What does that mean for your project? A delay of just six months will diminish your spending power by around 2.5%. Consider this: the average cost of a new middle school designed for 624 pupils was estimated at just over $16.2 million in 2014. At 2.5%, that’s nearly half a million dollars of lost time. (If you would like to see how delays will impact your budget in the coming years, check out the US Inflation Calculator.
Inflation never stops
General inflation is another culprit of diminished purchasing power. According to the Consumer Price Index, U.S. consumers experienced a 1.6% inflation rate in 2018. It may not seem like much, but that slight change year over year can have a major impact on a delayed project as the months (and sometimes years) go by. The average construction costs for a new office building in 2018 ranged between $100-$150 per square foot. If your 25,000-square-foot project is delayed just 12 months, you’re losing around $60,000 in spending power.
The price of money
It’s getting more expensive to borrow money. Interest rates rose four times in 2018, and while they’ve remained steady as of this writing (in June 2019), it’s generally true that borrowing costs are going up. The sooner you can lock in your construction at a lower rate, the better for your bottom line.
New regulations can force unexpected costs
Changing government regulations are one of the most common, yet frequently overlooked, factors impacting project costs. For example, in 2017, Ohio added a new requirement for new schools and day care centers within the code council’s 250-mph-windspeed map. Any new school with an occupancy rating of at least 50 students must construct a storm shelter on premises. This regulation—which includes very precise specifications, as most building codes do—must be met by every single school, up to 12th grade, that begins construction after the change takes effect in September 2019. Being aware of shifting regulations and working with your construction partners to stay ahead of them can have a major impact on how far your overall budget will go.

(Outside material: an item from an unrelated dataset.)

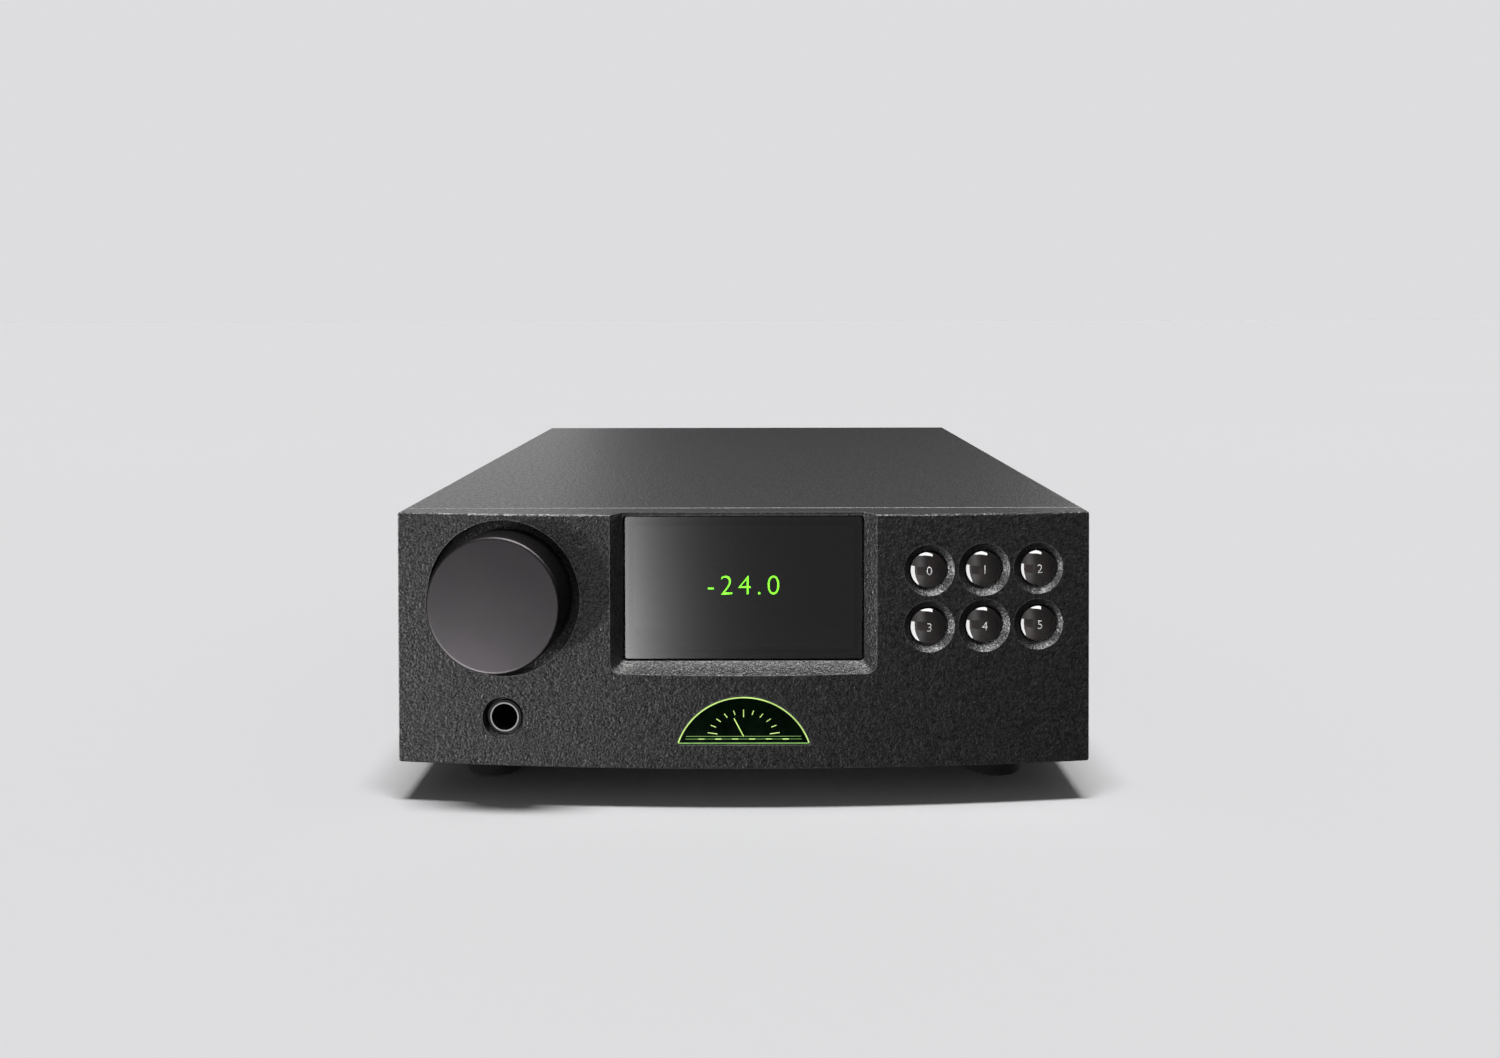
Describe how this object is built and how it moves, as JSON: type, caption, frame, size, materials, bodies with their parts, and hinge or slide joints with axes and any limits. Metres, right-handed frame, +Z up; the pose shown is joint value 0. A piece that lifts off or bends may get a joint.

There’s no such thing as average
Every project is unique; it’s never been done before. And that’s what can make it so difficult to accurate predict the bottom line. There are a bevy of factors that make a big difference: construction delivery model, site selection, historic renovation, new build or addition, scheduling and phasing; even furniture availability can have an impact. Each has its fixed and variable costs that add or subtract from the bottom line.

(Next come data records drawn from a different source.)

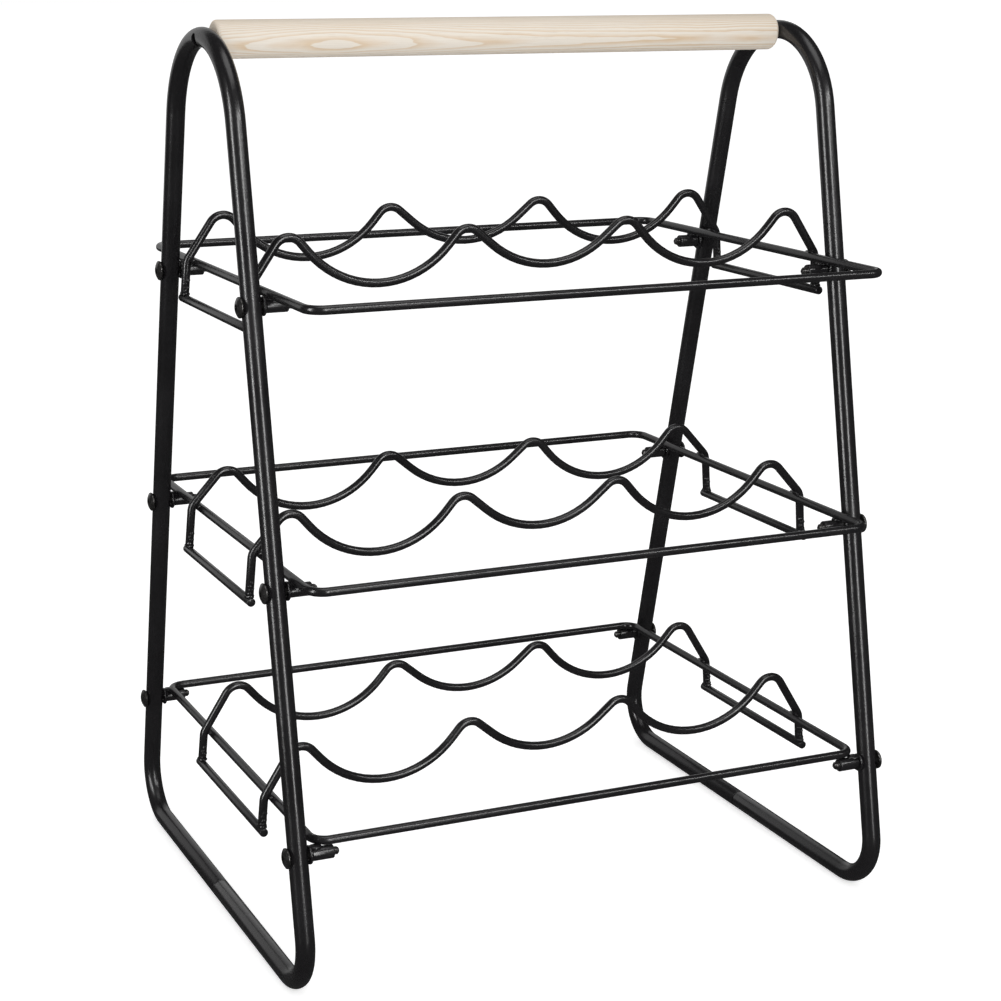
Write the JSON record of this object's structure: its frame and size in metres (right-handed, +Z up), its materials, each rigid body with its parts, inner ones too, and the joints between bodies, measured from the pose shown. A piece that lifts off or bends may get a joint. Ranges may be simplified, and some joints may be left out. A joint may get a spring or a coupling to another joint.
{
  "type": "wine rack",
  "caption": "Countertop wine rack: two splayed tube side frames joined by a wooden dowel handle and wire shelves whose wavy wires cradle lying bottles.",
  "frame": {"origin": "on the floor, at the middle of the rack's box", "axes": "+Z up; +X from the left side frame to the right one, along the handle; -Y is the front, where the bottle necks lie"},
  "size_m": [0.4194, 0.3312, 0.5665],
  "materials": {
    "powder_coat": "satin black powder coat",
    "pine": "sanded pine, clear matt finish",
    "screw_steel": "blackened steel",
    "plain_steel": "plain drawn steel"
  },
  "bodies": {
    "root": {"bottom_back_wave": "powder_coat", "bottom_front_wave": "powder_coat", "bottom_left_rod": "powder_coat", "bottom_right_rod": "powder_coat", "bottom_screw_left_back": "screw_steel", "bottom_screw_left_front": "screw_steel", "bottom_screw_right_back": "screw_steel", "bottom_screw_right_front": "screw_steel", "bottom_shelf_frame": "powder_coat", "bottom_sleeve_left_back": "powder_coat", "bottom_sleeve_left_front": "powder_coat", "bottom_sleeve_right_back": "powder_coat", "bottom_sleeve_right_front": "powder_coat", "bottom_washer_left_back": "powder_coat", "bottom_washer_left_front": "powder_coat", "bottom_washer_right_back": "powder_coat", "bottom_washer_right_front": "powder_coat", "frame_joint_left": "plain_steel", "frame_joint_right": "plain_steel", "handle": "pine", "handle_screw_left": "screw_steel", "handle_screw_right": "screw_steel", "middle_back_wave": "powder_coat", "middle_front_wave": "powder_coat", "middle_left_rod": "powder_coat", "middle_right_rod": "powder_coat", "middle_screw_left_back": "screw_steel", "middle_screw_left_front": "screw_steel", "middle_screw_right_back": "screw_steel", "middle_screw_right_front": "screw_steel", "middle_shelf_frame": "powder_coat", "middle_sleeve_left_back": "powder_coat", "middle_sleeve_left_front": "powder_coat", "middle_sleeve_right_back": "powder_coat", "middle_sleeve_right_front": "powder_coat", "middle_washer_left_back": "powder_coat", "middle_washer_left_front": "powder_coat", "middle_washer_right_back": "powder_coat", "middle_washer_right_front": "powder_coat", "side_frame_left": "powder_coat", "side_frame_right": "powder_coat", "top_back_wave": "powder_coat", "top_front_wave": "powder_coat", "top_left_rod": "powder_coat", "top_right_rod": "powder_coat", "top_screw_left_back": "screw_steel", "top_screw_left_front": "screw_steel", "top_screw_right_back": "screw_steel", "top_screw_right_front": "screw_steel", "top_shelf_frame": "powder_coat", "top_sleeve_left_back": "powder_coat", "top_sleeve_left_front": "powder_coat", "top_sleeve_right_back": "powder_coat", "top_sleeve_right_front": "powder_coat", "top_washer_left_back": "powder_coat", "top_washer_left_front": "powder_coat", "top_washer_right_back": "powder_coat", "top_washer_right_front": "powder_coat"}
  },
  "joints": []
}
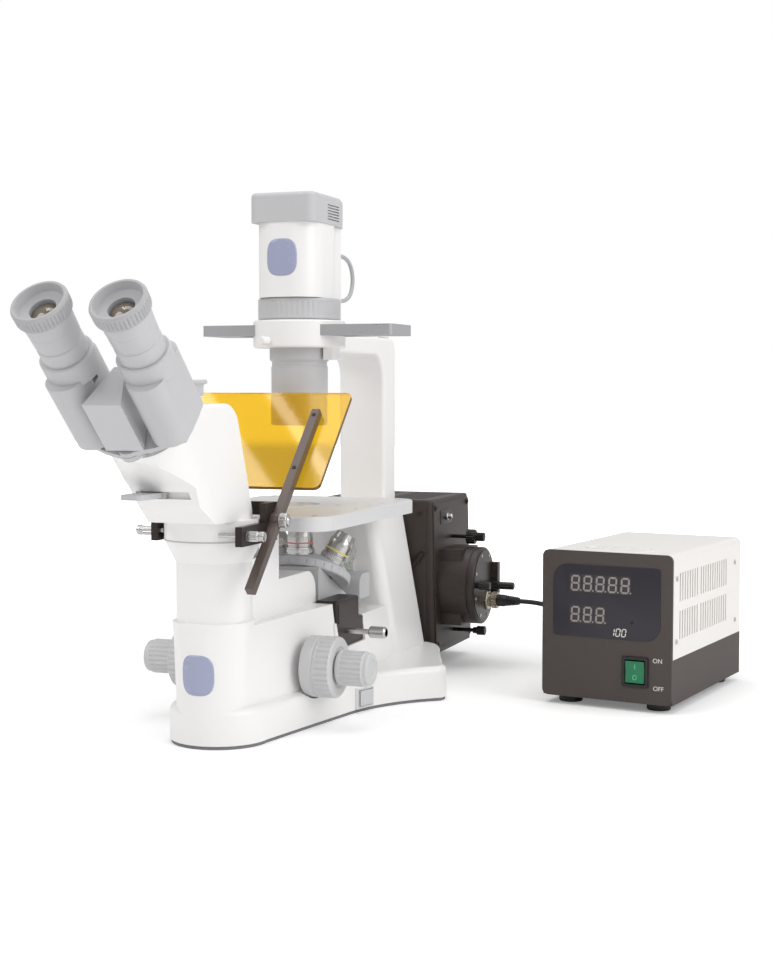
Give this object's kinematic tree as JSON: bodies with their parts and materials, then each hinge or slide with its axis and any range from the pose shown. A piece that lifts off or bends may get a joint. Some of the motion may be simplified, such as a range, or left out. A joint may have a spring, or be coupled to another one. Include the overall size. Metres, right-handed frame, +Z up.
{
  "type": "inverted fluorescence microscope",
  "caption": "Inverted microscope with tilted binocular head, focus drive, turning nosepiece, condenser arm, arc lamp house, amber shield and a corded power supply",
  "frame": {"origin": "On the bench, straight below the optical axis of the objective in use", "axes": "+X to the user's right, +Y away from the user to the rear, +Z up from the bench"},
  "size_m": [0.5003, 0.8476, 0.476],
  "materials": {
    "alloy": "satin",
    "amber": "clear amber sheet",
    "black_paint": "satin black",
    "black_plastic": "matt black",
    "brass": "satin",
    "bright": "polished",
    "bulb": "clear quartz",
    "cord": "matt jacket",
    "cord_grey": "matt grey jacket",
    "dark_paint": "dark brown-grey fine texture",
    "green_plastic": "glossy green",
    "grey_plastic": "matt grey",
    "mirror": "front surface mirror",
    "pale_paint": "pale grey satin enamel",
    "panel": "matt dark panel",
    "rubber_black": "matt rubber",
    "rubber_grey": "matt grey rubber",
    "stage_black": "pale anodised grey",
    "steel": "brushed",
    "white_paint": "pale satin enamel"
  },
  "bodies": {
    "stand": {"base_rim": "rubber_black", "bottom_plate": "steel", "base_casting": "white_paint", "fold_mirrors": "mirror", "pillar_arm": "white_paint", "stage_plate": "stage_black", "guide_rail": "steel", "condenser_carriage": "pale_paint", "condenser_tube": "pale_paint", "lamp_tower": "white_paint", "lamp_cap": "pale_paint", "halogen_lamp": "bulb", "filter_block": "dark_paint", "illuminator_tube": "dark_paint", "lamp_house": "dark_paint", "arc_burner": "bulb", "socket_housing": "dark_paint", "cord_plugs": "brass", "strain_relief": "rubber_black", "lamp_cord": "cord", "supply_cord": "cord", "cord_coil": "cord", "lamp_lead": "cord_grey", "head_body": "white_paint", "shield_yoke": "black_paint", "supply_chassis": "dark_paint", "supply_cover": "white_paint", "supply_panel": "panel"},
    "coarse": {"coarse_sleeve": "steel", "coarse_knobs": "grey_plastic"},
    "fine": {"fine_knobs": "grey_plastic", "fine_spindle": "steel"},
    "nosepiece": {"nosepiece_carriage": "pale_paint", "focus_rack": "steel"},
    "revolver": {"turret": "grey_plastic", "objectives": "bright"},
    "insert": {"stage_insert": "alloy"},
    "slider": {"phase_slider": "alloy"},
    "ring": {"field_ring": "grey_plastic"},
    "filters": {"filter_slide": "bright"},
    "left_eye": {"left_wing": "grey_plastic", "left_eyepiece": "grey_plastic", "left_eyecup": "rubber_grey"},
    "right_eye": {"right_wing": "grey_plastic", "right_eyepiece": "grey_plastic", "right_eyecup": "rubber_grey"},
    "path_lever": {"light_path_lever": "grey_plastic"},
    "cap": {"port_cap": "pale_paint"},
    "shield": {"shield_rod": "black_paint", "amber_shield": "amber"},
    "shield_clamp": {"shield_knob": "bright"},
    "right_screw": {"right_thumbscrew": "bright"},
    "left_screw": {"left_thumbscrew": "bright"},
    "collector": {"collector_knob": "black_plastic"},
    "centring_top": {"top_knob": "black_plastic"},
    "centring_long": {"long_knob": "black_plastic"},
    "centring_short": {"short_knob": "black_plastic"},
    "centring_low": {"low_knob": "black_plastic"},
    "power_rocker": {"supply_rocker": "green_plastic"},
    "stand_rocker": {"base_rocker": "grey_plastic"}
  },
  "joints": [
    {"name": "coarse_focus", "type": "hinge", "parent": "stand", "child": "coarse", "pos_m": [0, -0.095, 0.0535], "axis": [1, 0, 0], "range_deg": [-65.52, 16.41]},
    {"name": "fine_focus", "type": "hinge", "parent": "stand", "child": "fine", "pos_m": [0, -0.095, 0.0535], "axis": [1, 0, 0], "continuous": true},
    {"name": "focus_height", "type": "slide", "parent": "stand", "child": "nosepiece", "axis": [0, 0, 1], "range_m": [-0.008, 0.002]},
    {"name": "turret_turn", "type": "hinge", "parent": "nosepiece", "child": "revolver", "pos_m": [0, 0, 0.081], "axis": [0, 0.4384, 0.8988], "continuous": true},
    {"name": "insert_lift", "type": "slide", "parent": "stand", "child": "insert", "axis": [0, 0, 1], "range_m": [0, 0.02]},
    {"name": "phase_slide", "type": "slide", "parent": "stand", "child": "slider", "axis": [1, 0, 0], "range_m": [-0.04, 0.04]},
    {"name": "field_diaphragm", "type": "hinge", "parent": "stand", "child": "ring", "pos_m": [0, 0, 0.371], "axis": [0, 0, 1], "range_deg": [-45, 45]},
    {"name": "filter_change", "type": "slide", "parent": "stand", "child": "filters", "axis": [1, 0, 0], "range_m": [-0.02, 0]},
    {"name": "right_eye_width", "type": "hinge", "parent": "stand", "child": "right_eye", "pos_m": [0, -0.31728, 0.24841], "axis": [0, -0.7071, 0.7071], "range_deg": [-16.5, 16.3]},
    {"name": "left_eye_width", "type": "hinge", "parent": "stand", "child": "left_eye", "pos_m": [0, -0.31728, 0.24841], "axis": [0, -0.7071, 0.7071], "range_deg": [-16.35, 16.55]},
    {"name": "light_path", "type": "slide", "parent": "stand", "child": "path_lever", "axis": [1, 0, 0], "range_m": [0, 0.02]},
    {"name": "port_cap_lift", "type": "slide", "parent": "stand", "child": "cap", "axis": [0, 0, 1], "range_m": [0, 0.025]},
    {"name": "shield_tilt", "type": "hinge", "parent": "stand", "child": "shield", "pos_m": [0.052, -0.17, 0.188], "axis": [1, 0, 0], "range_deg": [-12, 40]},
    {"name": "shield_clamp_turn", "type": "hinge", "parent": "stand", "child": "shield_clamp", "pos_m": [0.058, -0.17, 0.188], "axis": [1, 0, 0], "range_deg": [-90, 0]},
    {"name": "right_screw_turn", "type": "hinge", "parent": "stand", "child": "right_screw", "pos_m": [0.05, -0.219, 0.179], "axis": [1, 0, 0], "range_deg": [0, 180]},
    {"name": "left_screw_turn", "type": "hinge", "parent": "stand", "child": "left_screw", "pos_m": [-0.05, -0.197, 0.179], "axis": [-1, 0, 0], "range_deg": [0, 180]},
    {"name": "collector_focus", "type": "hinge", "parent": "stand", "child": "collector", "pos_m": [0.0476, 0.196, 0.116], "axis": [0, 1, 0], "range_deg": [-60, 60]},
    {"name": "centring_top_turn", "type": "hinge", "parent": "stand", "child": "centring_top", "pos_m": [0.09, 0.262, 0.137], "axis": [1, 0, 0], "range_deg": [-180, 180]},
    {"name": "centring_long_turn", "type": "hinge", "parent": "stand", "child": "centring_long", "pos_m": [0.12, 0.2716, 0.084], "axis": [1, 0, 0], "range_deg": [-180, 180]},
    {"name": "centring_short_turn", "type": "hinge", "parent": "stand", "child": "centring_short", "pos_m": [0.115, 0.22, 0.0896], "axis": [1, 0, 0], "range_deg": [-180, 180]},
    {"name": "centring_low_turn", "type": "hinge", "parent": "stand", "child": "centring_low", "pos_m": [0.095, 0.262, 0.0355], "axis": [1, 0, 0], "range_deg": [-180, 180]},
    {"name": "supply_switch", "type": "hinge", "parent": "stand", "child": "power_rocker", "pos_m": [0.30776, 0.06435, 0.037], "axis": [0.9871, -0.1599, 0], "range_deg": [-8, 8]},
    {"name": "stand_switch", "type": "hinge", "parent": "stand", "child": "stand_rocker", "pos_m": [0.073, -0.022, 0.0135], "axis": [0, 0, 1], "range_deg": [-8, 8]}
  ],
  "couplings": [
    {"joint": "coarse_focus", "follows": "focus_height", "rad_per_m": 142.86},
    {"joint": "left_eye_width", "follows": "right_eye_width", "ratio": -1}
  ]
}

It’s not all doom and gloom
I have been estimating construction project costs for the last seven years, so I’ve seen it all. And while I’m not able to predict the future, I can tell you this: the market always corrects itself. There will be natural fluctuations in materials and labor. Contingency budgets are designed to absorb delays and changes.
If you’re concerned about how construction delays may impact not just your project timeline, but also your project budget, there are a few things to consider:
- Allow for the unexpected. Contingency budgets are designed to absorb unexpected changes, delays, field changes and other unknowns. SHP normally recommends a contingency budget of 3-5% for new construction and 5-7% on renovation. (Curious as to why the contingency budget is higher on remodels? It comes down to discovery: we can only explore so much in pre-construction.)
- Poor communication is the root of most delays. Major construction projects require lots of people doing different, often complex jobs in tandem. Not only that, but they often include multiple stakeholders—sub-contractors, vendors, end-users, inspectors and more—each of whom have a specific part to play. Detailed timelines, clear expectations, frequent community and using the right technology in the field can help ensure everyone stays up to date and working in lock-step with one another.
- Do your best to fast-track approvals. Lagging approvals are one of the most common and most frustrating causes of construction delays. You can reduce them by clearly identifying who will be responsible for approvals and stressing the importance of timeliness before your project breaks ground.
- Be prepared to reprioritize. Construction contingency budgets may allow for the unexpected … but they’ll only stretch so far. Money doesn’t grow on trees. Before beginning any construction project, make a list of must-haves and like-to-haves that can be reprioritized if and when dollars need to be reallocated. If moving in on-time is your priority, for example, be prepared to spend a little more.
No matter what, just remember that the sooner you start—the less you waste.